# Redundancy entitlement query.



## lolli (16 Feb 2009)

Hi,
I have been employed with my present employer for the last 13 Years. It is only a matter of time before the company(Multi national) closes and I will be made redundant.
The first 6 years I was full time and since then I job share at 21 hrs a week.
Will my Full time years be taken into consideration at all?
Is their a standard format to work out redundancy or is it up to the company?
Thanks in advance...


----------



## Mpsox (16 Feb 2009)

Providing you haven't broken your service by changing your hours (and from the sounds of it you haven't), yes it will be included in your service.

Redundancy can be split in 2, statutory which is 2 weeks salary per year of service up to a maximum of €600 per week + 1 extra week.

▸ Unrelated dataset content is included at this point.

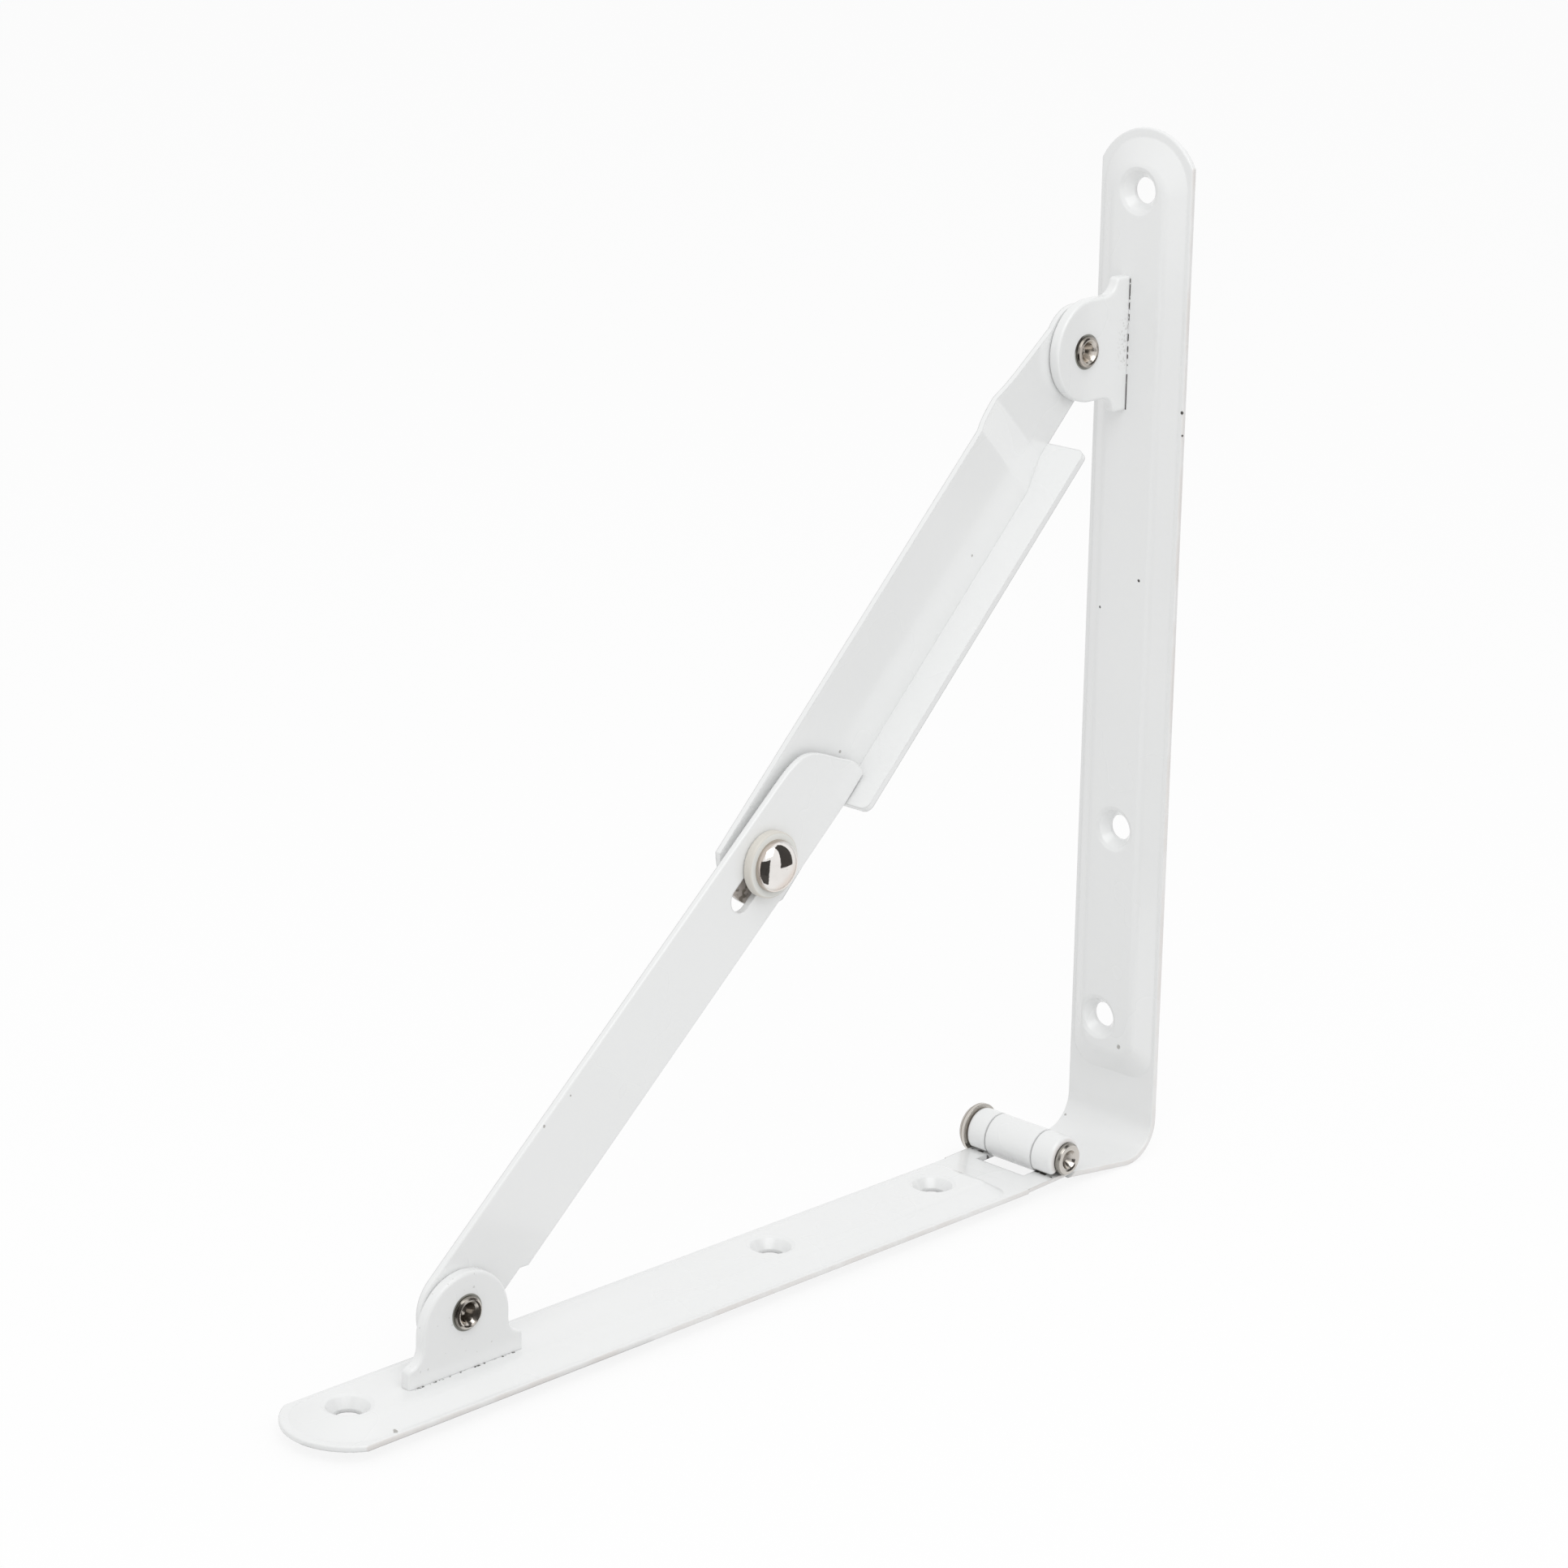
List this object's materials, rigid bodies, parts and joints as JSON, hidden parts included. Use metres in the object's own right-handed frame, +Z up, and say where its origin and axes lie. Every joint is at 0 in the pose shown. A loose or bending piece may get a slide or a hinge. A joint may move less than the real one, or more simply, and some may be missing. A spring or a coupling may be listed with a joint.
{
  "type": "folding shelf bracket",
  "caption": "Folding shelf bracket: two crowned steel arms on a pinned hinge, propped open by a two-part jointed strut with a slotted knee.",
  "frame": {"origin": "centre of the shelf arm's screw hole nearest the hinge, halfway down its straight wall", "axes": "+Z up out of the shelf arm's crowned face, +X along the shelf arm toward the hinge and the wall arm, +Y across the width, toward the plain head of the hinge pin"},
  "size_m": [0.2028, 0.0248, 0.1951],
  "materials": {
    "white_coat": "glossy white powder coat on pressed steel sheet",
    "nickel": "nickel-plated steel",
    "bright_chrome": "polished chrome-plated steel",
    "zinc": "dull zinc-plated steel",
    "nylon": "off-white nylon"
  },
  "bodies": {
    "shelf_side": {"shelf_arm": "white_coat", "hinge_pin": "nickel", "lower_lug": "white_coat", "lower_lug_rivet": "nickel"},
    "wall_side": {"wall_arm": "white_coat", "upper_lug": "white_coat", "upper_lug_rivet": "nickel"},
    "lower_strut_body": {"lower_strut": "white_coat"},
    "knee_pin_body": {"knee_pin": "bright_chrome", "knee_washer": "nylon"},
    "upper_strut_body": {"upper_strut": "white_coat", "knee_pin_tail": "bright_chrome", "knee_spacer": "zinc"}
  },
  "joints": [
    {"name": "arm_fold", "type": "hinge", "parent": "shelf_side", "child": "wall_side", "pos_m": [0.0252, 0, 0.00355], "axis": [0, -1, 0], "range_deg": [0, 48]},
    {"name": "lower_strut_pivot", "type": "hinge", "parent": "shelf_side", "child": "lower_strut_body", "pos_m": [-0.11725, 0, 0.0125], "axis": [0, -1, 0], "range_deg": [0, 97.19]},
    {"name": "upper_strut_pivot", "type": "hinge", "parent": "wall_side", "child": "upper_strut_body", "pos_m": [0.03413, 0, 0.15291], "axis": [0, -1, 0], "range_deg": [-73.73, 0]},
    {"name": "knee_slide", "type": "slide", "parent": "lower_strut_body", "child": "knee_pin_body", "axis": [-0.7502, 0, -0.6613], "range_m": [0, 0.008]}
  ],
  "couplings": [
    {"joint": "lower_strut_pivot", "follows": "arm_fold", "ratio": 2.0227},
    {"joint": "upper_strut_pivot", "follows": "arm_fold", "ratio": -1.534}
  ]
}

Therefore if you were earning €500 a week and had 13 complete years of service, you'd get 13X2X500= €13k+ €500

Anything on top of that is at your employers discretion, there are no set formuales or requirements for them to pay


----------



## WaterSprite (16 Feb 2009)

I think OP's question relates to whether s/he will get a redundancy payment calculated off the full time salary (or portion thereof) or the part-time salary.  If e.g. the redundancy package is 4-weeks' of actual pay per year of service, will OP's 4-weeks be  based on 4 current weeks (part time pay) or will his/her previous higher salary be taken into account?

OP, on the face of the information out there, it seems that such a calculation would be done off your current salary.  See Citizen's Info (in respect of statutory redundancy):

_"*Pay* refers to your current normal weekly pay, before tax and PRSI deductions, that is your _*gross pay*."

There could be other examples where this seems more unfair - such as someone agreeing to work 3/4 days a week more recently as part of a cost-saving exercise but having their potential redundancy payments reduced as a result if the position is ultimately made redundant.

I don't know if there are other terms that I'm not aware of and am just basing my answer on what the published general information seems to say.  In any case, I'd advise people who are agreeing to go part-time/cut hours as part of current cost cutting to address redundancy entitlements with their employers before they agree.  Clarity on this issue between the parties is good for all sides.


----------



## artful dodge (18 Feb 2009)

Hi - just to narrow down the info that watersprite links to above, [broken link removed] is the specific one that addresses when/how the part-time or full-time salary should be used.


----------



## WaterSprite (18 Feb 2009)

That's a good link.  It irritates me that some government sites, through trying to use plain language, lose out on some elements of specificity (IMO)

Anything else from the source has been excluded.